3D code data:

-- -- --

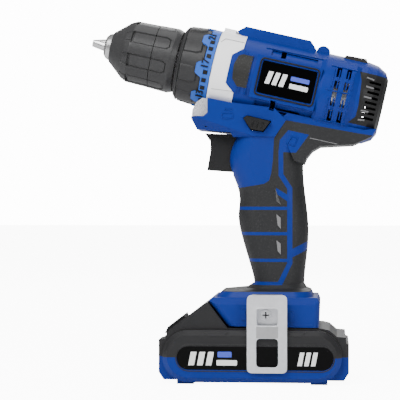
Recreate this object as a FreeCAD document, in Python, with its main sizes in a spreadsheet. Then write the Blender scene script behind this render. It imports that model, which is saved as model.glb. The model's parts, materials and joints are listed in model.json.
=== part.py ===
import FreeCAD, Part
import math
import os
import re

import Sketcher
from FreeCAD import Placement, Rotation, Vector

# A pistol-grip drill driver with a slide-on battery, in millimetres.
# Upright frame: x runs from the chuck end to the rear, y is across, z is up from the battery's feet.
# Barrel frame: x is up across the barrel, y is across, z runs forward along the spindle axis.

DIMENSIONS = {
    # where the two frames lie
    "origin_shift": 10.9,
    "axis_height": 184.7,
    "barrel_tilt": 13.0,
    "wide": 60.0,
    "run_gap": 0.3,
    # chuck
    "jaw_angle": 15.0,
    "jaw_radius": 3.0,
    "jaw_bore_gap": 0.06,
    "jaw_cross": 100.0,
    "jaw_tip": 104.3,
    "jaw_back": 70.0,
    "jaw_split_gap": 0.1,
    "panel_count": 8.0,
    "panel_width": 8.2,
    "panel_depth": 19.05,
    "panel_front": 78.6,
    "panel_back": 54.5,
    "panel_turn": 25.5,
    # clutch
    "facet_count": 16.0,
    "facet_radius": 23.75,
    "facet_width": 7.4,
    "facet_front": 47.0,
    "facet_back": 36.0,
    "spring_radius": 17.0,
    "spring_wire": 1.1,
    "spring_back": 27.2,
    "spring_length": 7.4,
    "spring_turns": 4.0,
    # gears
    "gear_module": 0.75,
    "sun_teeth": 12.0,
    "planet_teeth": 18.0,
    "ring_teeth": 48.0,
    "gear_backlash": 0.16,
    "planet_orbit": 11.25,
    "planet_bore": 2.55,
    "planet_pin": 2.5,
    "stage_one": 2.6,
    "stage_two": 13.0,
    "planet_length": 7.0,
    "ring_gear_radius": 20.6,
    "ring_gear_length": 8.4,
    # motor
    "motor_radius": 18.4,
    "motor_wall": 1.4,
    "magnet_inner": 12.4,
    "magnet_front": -8.0,
    "magnet_length": 38.0,
    "rotor_radius": 11.9,
    "rotor_front": -11.0,
    "rotor_length": 30.0,
    "rotor_poles": 12.0,
    "rotor_slot": 2.2,
    "shaft_radius": 1.6,
    "fan_radius": 17.2,
    "fan_blades": 11.0,
    # trigger
    "trigger_half": 8.0,
    "trigger_gap": 0.6,
    "trigger_travel": 6.5,
    # battery
    "battery_half": 39.9,
    "core_half": 32.5,
    "battery_centre": -0.8,
    "stadium_radius": 15.6,
    "stadium_reach": 38.0,
    "stadium_height": 16.9,
    "battery_split": 16.4,
    "battery_wall": 2.0,
    "cell_count": 5.0,
    "cell_radius": 9.1,
    "cell_length": 65.0,
    "cell_pitch": 18.8,
    "cell_height": 14.0,
    "label_radius": 7.0,
    "label_reach": 39.7,
    "label_height": 16.1,
    "label_centre": 1.2,
    "wing_bevel": 3.0,
    "label_depth": 1.2,
    # belt clip
    "clip_thickness": 1.2,
    "clip_outer": -42.4,
    "clip_inner": -33.4,
    "clip_screw_x": 7.6,
    "clip_screw_z": 41.6,
    # shells
    "foot_half": 33.0,
    "tail_half": 20.4,
    "ear_back": 8.8,
    "ear_length": 8.0,
    "collar_radius": 25.5,
    "collar_back": 10.1,
    "chin_half": 22.0,
    "shell_wall": 2.6,
    "channel_floor": 24.3,
    "rubber_depth": 1.6,
    "screw_shank": 1.6,
    "screw_head": 3.1,
    "boss_radius": 3.8,
}

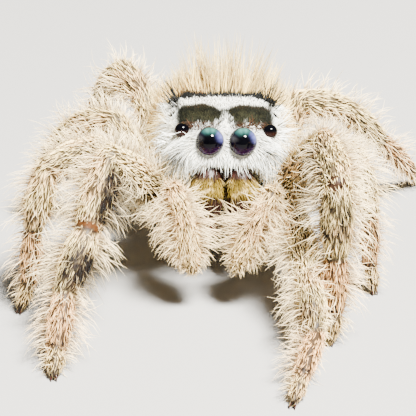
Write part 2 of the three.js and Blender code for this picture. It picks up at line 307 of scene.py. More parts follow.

-- -- --

**The exercise**
Return every line containing "this".

**The solution**
Recreate this object as a FreeCAD document, in Python, with its main sizes in a spreadsheet. Then write the Blender scene script behind this render. It imports that model, which is saved as model.glb. The model's parts, materials and joints are listed in model.json.
Write part 2 of the three.js and Blender code for this picture. It picks up at line 307 of scene.py. More parts follow.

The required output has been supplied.